測定結果はすべてのベクトル型において、処理時間が増加しています。(15〜45%↑)
100 回の計測における処理時間の比較
今回 100 回分の平均を取っていますが、時系列的に見たときに速度は一定でないことを理解しておく必要があります。あと最初のクエリーだけ時間がかかるのが気になるところです🤔
1 億件のベクトルインデックスを検索
それでは、1 億件のベクトルを Azure AI Search に挿入して検索したとき、どのようなパフォーマンスとなるのでしょうか。
検索サービス
- Plan: Standard 2
- Region: East US
- Replica: 1
- Partition: 1
- Deploy Date: 2024/05/17~
データセット
使用する大規模データセットは Microsoft が公開している SPACEV1B を利用します。SpaceV (Bing Web ベクトル検索) からリリースしたデータセットです。これは、Microsoft SpaceV Superior モデルによってエンコードされた 10 億オーバーのドキュメント ベクトルと 29,000 を超えるクエリ ベクトルで構成されています。

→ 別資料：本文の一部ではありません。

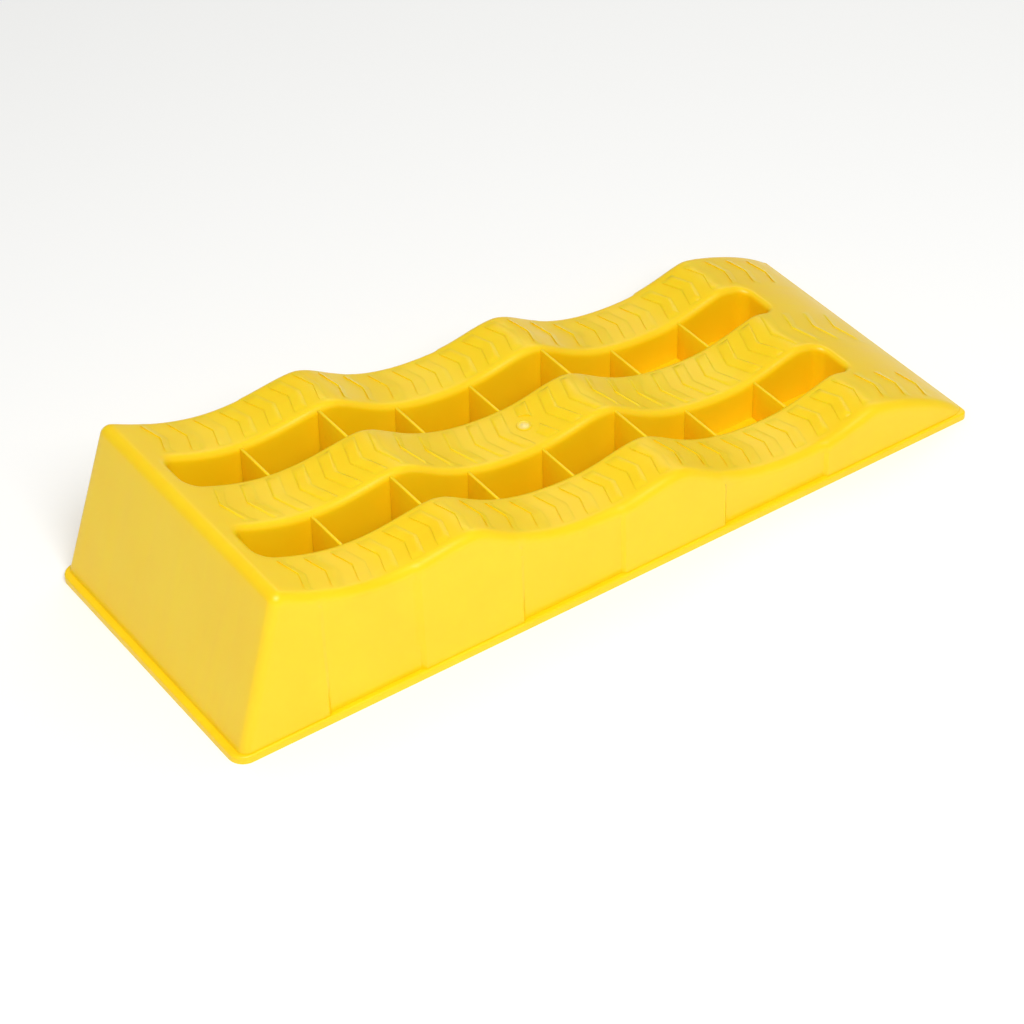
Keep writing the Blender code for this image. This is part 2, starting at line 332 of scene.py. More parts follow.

今回は 100 次元の int8 を 1つのインデックスに 132,772,505 件挿入したところで評価します。
平均検索速度(ミリ秒)
- int8: 22.29 ms
- int8-exhaustive: 13980 ms
1 億件までいくと明らかに HNSW が高速であることが分かります。Azure AI Search では検索単位のスケールアップを行わない素の S2 プランでも 1 億件を約 22 ms でベクトル検索できます。
パフォーマンス監視
Azure AI Search のリソースログは Azure Monitor の Log Analytics で参照することができます。検索サービスのポータル ページで、[診断設定] を使用してログ記録を有効にした後、[ログ] を選択して Log Analytics に対する kusto クエリを発行できます。
注意
本検証結果はすべて個人的な条件設定で行なったもので公式なものではありません。あくまで参考程度に捉えてください。